When I was in Junior College I had a wonderful English teacher. She opened the gates to the wonderful world of English literature for me. I used to wait to go to her class even when attending college was not much in fashion :) One day she was discussing the concept of "Solitude" in class. I still remember one of her thoughts that she put well in words "We are too much surrounded by people to be alone". At that time I thought it was some literary way of defining a difficult concept of Solitude. But as grew older and especially when came to US , I found how correct she was. Too many people around us to be alone.
While growing up, I do not remember my family was inundated with guests and relatives. We did have family functions and festivals where we got together with relatives and friends and enjoyed the time. But it was never the most important thing on the list. Personal space was always important and even though my parents did not say it directly,after entering college both me and my sister did have right to be alone. I like to be with people but at the same time I value my space immensely. I think that's why I got used to the American way pretty quickly. I like the fact that people do respect your space and boundaries and do not encroach upon your life.
I had few friends who would always have relatives hanging in their houses even though they had exams or their mom was sick. I used to think how come people do that! But I think in India personal space is not a much valued concept. We try to accommodate so many people in our lives that sometimes it's hard to be alone. Of course I am not anti-social or anything. But what I like is to have some alone time when I like to do my own things or sometimes nothing.
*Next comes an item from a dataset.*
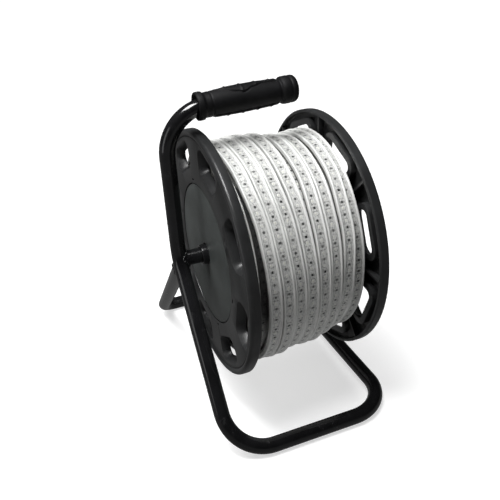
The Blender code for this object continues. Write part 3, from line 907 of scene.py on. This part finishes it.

By being left alone also includes not asking probing questions about personal life. I just don't understand why do people want to know about your life so much! And not many of those people ask you about your hobbies, career interests or which movies do you enjoy! All they want to know about is your personal life. I have heard so many questions like, when are you getting married? What does your husband do? Where did you meet? When will you have children? How many kids you want? Why did you get married in US? OMG! Just stop. Give me a freaking break. Some of these questions are not to be asked by anyone except parents. Especially about kids! I just don't understand why do people have this immense urge to probe? I recently chatted with a school-mate after about 13 years and she asked me when am I going to have children? What crap!
I think in our society where we value all these relations (I am not sure if all of them are valuable at all), we need to understand or perhaps teach kids since the beginning that it is important to give space to others and have your own. Unless, one is alone one never thinks! Being surrounded by dear ones is great but being alone is necessary to think and analyze about one's life.
I definitely enjoy being alone and I hope others will too understand the importance of solitude.